Il primo trenino elettrico

176 anni fa Thomas Davenport brevettò un motore elettrico. Prima di registrarlo, costruì un trenino giocattolo Quando finalmente ottenne il brevetto per il primo motore elettrico il 25 febbraio 1837, Thomas Davenport ne aveva già esplorato le possibili applicazioni.
Ben due anni prima, infatti, un anno dopo averlo inventato con l’aiuto di sua moglie e del suo amico Orange Smalley, l’aveva utilizzato per realizzare un piccolo trenino elettrico, in cui le rotaie funzionavano come conduttori di corrente. Gli era sembrato il modo migliore per dare l’annuncio della sua invenzione, e aveva avuto ragione: “L’occulto e misterioso principio del magnetismo è mostrato in tutta la sua magnificenza ed energia nel momento in cui Mr.

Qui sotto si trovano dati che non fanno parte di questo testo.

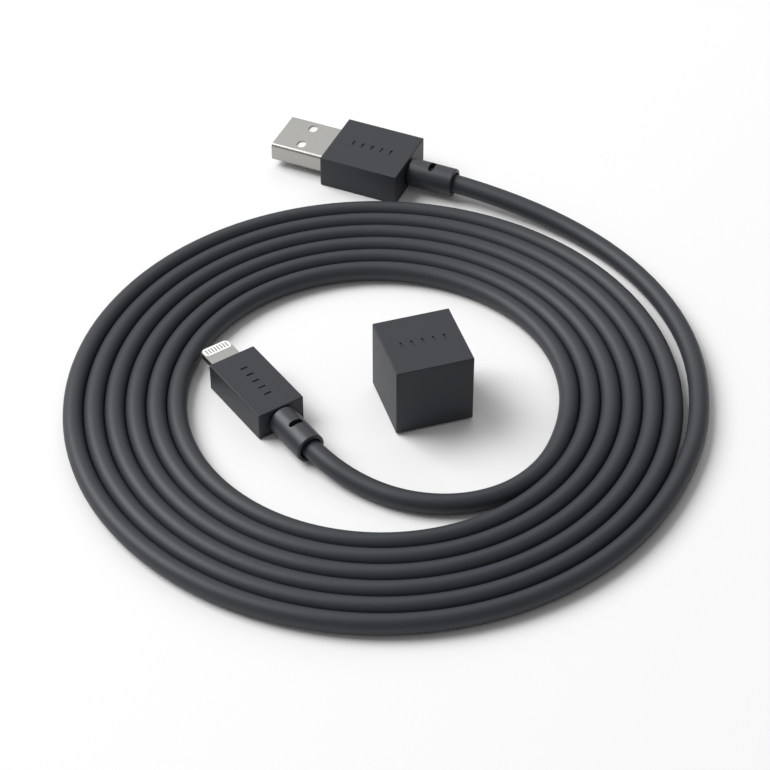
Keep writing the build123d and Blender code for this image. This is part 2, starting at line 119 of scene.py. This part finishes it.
def colour(name, default, description):
    return FloatVectorProperty(name=name, default=default, description=description, size=3,
                               min=0.0, max=1.0, subtype="COLOR")


def share(name, default, description):
    return FloatProperty(name=name, default=default, description=description, min=0.0, max=1.0,
                         subtype="FACTOR")


class CableSettings(PropertyGroup):
    diameter: length("Diameter", CABLE_DIAMETER, "Outside diameter of the jacket")
    turn_gap: length("Turn Gap", 0.00006, "Air between turns that lie side by side")
    start_radius: length("Start Radius", 0.06485, "Radius of the outermost turn at the right-hand side")
    real_length: length("Length", 2.14, "Length of the cable between its plugs")
    turns: IntProperty(name="Turns", default=6, min=1, description="Turns in the flat coil")
    points_per_turn: IntProperty(name="Points per Turn", default=24, min=12,
                                 description="Control points for each turn of the coil")
    jacket_colour: colour("Jacket", (0.0240, 0.0280, 0.0350), "Colour of the jacket")
    jacket_roughness: share("Jacket Roughness", 0.54, "Roughness of the jacket")


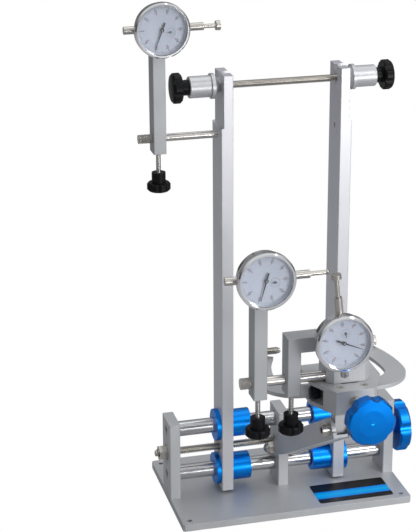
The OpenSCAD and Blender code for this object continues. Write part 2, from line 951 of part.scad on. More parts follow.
module dial_bezel()
    rotate_extrude()
        polygon([
            [case_r + pass, skirt_t], [dial_dia / 2 - 0.5, skirt_t],
            [dial_dia / 2, skirt_t + 0.5], [dial_dia / 2, dial_t - 1.5],
            [dial_dia / 2 - 1.5, dial_t], [case_r - 0.5, dial_t],
            [case_r - 0.5, glass_t + 1.2], [case_r, glass_t + 1.2], [case_r, glass_t],
            [case_r - 1, glass_t], [case_r - 1, scale_t + 0.8],
            [inner_dial_r + pass, scale_t + 0.8], [inner_dial_r + pass, scale_t],
            [case_r + pass, scale_t]
        ]);

module dial_glass()
    translate([0, 0, glass_t])
        cylinder(r = case_r, h = 1.2);

// A hand on an arbor of radius arbor_r: a thin pointer on a thicker hub
module pointer(hub_r, arbor_r, outline)
    difference() {
        union() {
            cylinder(r = hub_r, h = 0.9);
            linear_extrude(0.5)
                polygon(outline);
        }
        translate([0, 0, -cut])
            cylinder(r = arbor_r + run, h = 3);
    }

// Long hand on the middle arbor, pointing along +X before it is turned
module dial_hand(angle) {
    tip_x = inner_dial_r + 4;
    translate([0, 0, scale_t + 2.6])
        rotate([0, 0, angle])
            pointer(2, arbor_r, [[-8, -0.9], [-8, 0.9], [0, 0.7], [tip_x, 0.2], [tip_x, -0.2], [0, -0.7]]);
}

// Short hand of the turn counter
module dial_counter_hand(angle)
    translate([counter_r * cos(counter_turn), counter_r * sin(counter_turn), scale_t + 1.2])
        rotate([0, 0, angle])
            pointer(1.2, counter_arbor_r, [[-1.8, -0.4], [-1.8, 0.4], [3.6, 0.15], [3.6, -0.15]]);

// Plunger whose tip lies at reach from the middle of the dial; a disc or a ball ends it
module dial_plunger(reach, ball = false) {
    tip_l = ball ? 2.2 : 4.5;
    translate([0, 0, stem_t])
        rotate([0, 90, 0]) {
            translate([0, 0, -dial_dia / 2 + 4])
                cylinder(r = spindle_r, h = reach - tip_l + dial_dia / 2 - 4);
            if (ball)
                translate([0, 0, reach - 2.6])
                    sphere(r = 2.6);
            else
                translate([0, 0, reach - tip_l])
                    cylinder(r = 5, h = tip_l);
        }
}

module at_upper_dial()
    place_dial(upper_arm_x, upper_dial_y, upper_dial_z)
        children();

module at_side_dial()
    place_dial(side_arm_x, lower_dial_y, side_dial_z)
        children();

module at_radial_dial()
    place_dial(radial_dial_x, radial_dial_y, radial_dial_z, radial_turn)
        children();

module upper_dial_case() color(chrome) at_upper_dial() dial_case(dial_gap + 12);
module upper_dial_bezel() color(chrome) at_upper_dial() dial_bezel();
module upper_dial_glass() color([0.8, 0.9, 1, 0.3]) at_upper_dial() dial_glass();
module upper_dial_hand() color(black) at_upper_dial() dial_hand(upper_hand_angle);
module upper_dial_counter() color(black) at_upper_dial() dial_counter_hand(counter_angle);
module upper_dial_plunger() color(steel) at_upper_dial() dial_plunger(upper_reach);

module side_dial_case() color(chrome) at_side_dial() dial_case(dial_gap + 12);
module side_dial_bezel() color(chrome) at_side_dial() dial_bezel();
module side_dial_glass() color([0.8, 0.9, 1, 0.3]) at_side_dial() dial_glass();
module side_dial_hand() color(black) at_side_dial() dial_hand(side_hand_angle);
module side_dial_counter() color(black) at_side_dial() dial_counter_hand(counter_angle);
module side_dial_plunger() color(steel) at_side_dial() dial_plunger(side_reach, true);

module radial_dial_case()
    color(chrome)
        at_radial_dial()
            dial_case(dial_gap + 22, radial_lug_drop, radial_turn);
module radial_dial_bezel() color(chrome) at_radial_dial() dial_bezel();
module radial_dial_glass() color([0.8, 0.9, 1, 0.3]) at_radial_dial() dial_glass();
module radial_dial_hand() color(black) at_radial_dial() dial_hand(radial_hand_angle);
module radial_dial_counter() color(black) at_radial_dial() dial_counter_hand(counter_angle);
module radial_dial_plunger() color(steel) at_radial_dial() dial_plunger(radial_reach);

base_plate();
left_end_plate();
centre_plate();
right_end_plate();
guide_rods();
frame_screws();
lead_screw();
lead_knob();
lead_end_nut();
left_column();
right_column();
left_bushings();
right_bushings();
left_drive_nut();
right_drive_nut();
axle();
left_cone();
right_cone();
left_axle_knob();
right_axle_knob();
upper_rod();
upper_arm();
upper_clamp_knob();
lower_rod();
side_arm();
side_clamp_knob();
radial_arm();
radial_clamp_knob();
swing_arm();
arm_pivot_bolt();
tilt_screw();
top_plate();
tilt_bracket();
front_block();
carriage_screws();
head_block();
slide_nut();
claw_plate();
contact_screws();
lock_knob();
feed_screw();
feed_knob();
upper_dial_case();
upper_dial_bezel();
upper_dial_glass();
upper_dial_hand();
upper_dial_counter();
upper_dial_plunger();
side_dial_case();
side_dial_bezel();
side_dial_glass();
side_dial_hand();
side_dial_counter();
side_dial_plunger();
radial_dial_case();
radial_dial_bezel();
radial_dial_glass();
radial_dial_hand();
radial_dial_counter();
radial_dial_plunger();
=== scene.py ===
"""Looks of the wheel truing stand: finishes, threads, dial faces, light and camera."""

import json
import math

import bpy
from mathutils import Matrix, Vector


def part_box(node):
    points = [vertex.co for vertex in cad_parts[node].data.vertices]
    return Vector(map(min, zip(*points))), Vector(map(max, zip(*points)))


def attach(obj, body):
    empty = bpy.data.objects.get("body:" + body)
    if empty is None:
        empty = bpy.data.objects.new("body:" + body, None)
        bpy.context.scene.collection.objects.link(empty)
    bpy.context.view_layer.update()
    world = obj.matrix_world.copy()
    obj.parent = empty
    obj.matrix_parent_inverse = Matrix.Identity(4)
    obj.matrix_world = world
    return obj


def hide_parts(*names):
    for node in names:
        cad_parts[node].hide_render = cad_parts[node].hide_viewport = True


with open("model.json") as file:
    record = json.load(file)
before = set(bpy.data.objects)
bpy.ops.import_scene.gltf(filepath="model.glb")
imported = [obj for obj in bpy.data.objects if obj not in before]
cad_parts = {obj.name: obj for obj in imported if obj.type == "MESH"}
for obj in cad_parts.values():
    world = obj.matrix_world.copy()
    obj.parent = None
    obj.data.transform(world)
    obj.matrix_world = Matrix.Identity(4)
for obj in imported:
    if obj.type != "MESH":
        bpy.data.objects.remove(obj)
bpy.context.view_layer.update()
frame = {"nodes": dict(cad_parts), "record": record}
NODES = frame["nodes"]
MM = 0.001
TURN = 2 * math.pi

# Places repeated from the construction, in millimetres
AXLE_Z = 474.0
LEAD_Z = 58.0
BASE_TOP = 8.0
FEED_Z = 218.43
CARRIAGE_Y = -256.83
FRONT_T = 16.0
FEED_L = 94.0
CLAW_Y = -119.83
CONTACT_X = 36.0
CONTACT_Z = 220.48
HEAD_X = 64.3
LOWER_ROD = (-225.83, 236.28)
COUNTER_R = 9.3
COUNTER_TURN = math.radians(-17)
CASE_R = 28.6
FACE_MIDDLE_R = 15.05
FACE_RING_R = 24.9
FACE_RING_WIDTH = 9.8
FACE_T = 0.14
FACE_HEIGHT = 14.09
NUMBER_HEIGHT = 14.19
NUMBER_R = 19.4
NUMBER_SIZE = 3.7
RED_NUMBER_R = 17.0
RED_NUMBER_SIZE = 2.1
LABEL_PLACE = (70.5, -50.0)
LABEL_SIZE = (86.0, 42.0, 0.6)
BAND_Y = -54.2
BAND_HALF = 8.0
DIALS = {
    "upper": {"x": -134.8, "y": -12.0, "z": 542.0, "turn": 0.0, "body": "upper_arm"},
    "side": {"x": -89.5, "y": -237.83, "z": 351.28, "turn": 0.0, "body": "side_arm"},
    "radial": {"x": -15.0, "y": -247.83, "z": 284.28, "turn": math.radians(96), "body": "radial_arm"},
}


# Shader values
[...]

Davenport azione la sua ruota”, scriveva il New York Times.
La ruota in questione era un rotore che si muoveva grazie a quattro elettromagneti alimentati da una pila di Volta, in questo modo Davenport riusciva a trasformare energia elettrica in meccanica.
Oltre al trenino usato per la prima dimostrazione, Thomas mise alla prova il suo motore elettrico costruendo anche un pianoforte elettrico, una piccola macchina da stampa, un elettrotelegrafo, dispositivi per tessere la seta, raccogliere il grano o azionare un tornio e perfino una piccola automobile, praticamente la prima auto elettrica.
Arrivare a questo punto per Davenport non era stato certo semplice. Innanzitutto non era un inventore e nemmeno un ingegnere.
Era nato a Williamstown, in Vermont, da una famiglia molto povera, quarto di undici figli. Aveva frequentato la scuola per appena tre anni, poi era stato a lungo apprendista fabbro prima di riuscire ad aprirsi una sua bottega nella vicina cittadina di Brandon. Nel 1831 era andato in visita alla Penfield Iron Works di Ironville per vedere in funzione il primo elettromagnete a uso commerciale, realizzato da Joseph Henry, impiegato in questo caso per sollevare il ferro e separare quello più puro da quello contenente troppi residui. Affascinato dalle potenzialità dell’elettromagnete e dalla visione di un mondo dove l’energia elettrica poteva essere impiegata per facilitare il lavoro dell’essere umano, decise di volere anche lui un esemplare di questa meraviglia.
Per ottenerlo però dovette vendere il cavallo del fratello. Quando lo ebbe tra le mani, la prima cosa che fece fu smontarlo e provare a costruirne uno anche lui. Ci riuscì nel 1834 con l’aiuto di un collega e concittadino, Orange Smalley, e della moglie che sacrificò allo scopo anche il proprio vestito da sposa: lo tagliò in striscioline da usare come isolante per cavi.
Anche ottenere il brevetto fu parecchio complicato per il fabbro del Vermont. Quando finalmente si decise a fare domanda, pensò di andare di persona all’ufficio brevetti di Washington D.C. Il viaggio si rivelò però più lungo e costoso del previsto e quando arrivò a destinazione aveva speso praticamente tutti i soldi necessari alla registrazione. Tornò quindi a casa per riguadagnare la cifra, e inviò per posta la sua domanda. Ma proprio allora l’ufficio brevetti andò a fuoco. Un nuovo tentativo ottenne un rifiuto come risposta: non era mai stato rilasciato un brevetto per un dispositivo elettrico, servivano lettere di presentazione che confermassero il valore dell’invenzione. Le ebbe da professori del Rensselaer Polytechnic Institute e della University of Pennsylvania e finalmente nel 1837 riuscì nel suo intento.
Passò i successivi 15 anni a migliorare, promuovere e cercare di vendere la sua invenzione e le sue applicazioni, ma senza successo.Thomas Davenport morì d’infarto nel 1851, tre giorni prima di compiere 49 anni. Secondo il figlio, gli si spezzò il cuore alla notizia che Samuel Morse era stato riconosciuto come inventore del telegrafo elettrico, quando lui aveva già costruito qualcosa di molto simile.
Anche se non apprezzata dai contemporanei l’invenzione di Davenport cambiò completamente la storia umana. Senza di lui probabilmente Thomas Edison avrebbe dovuto lavorare molto di più prima di ottenere gli straordinari risultati che tutti oggi conoscono.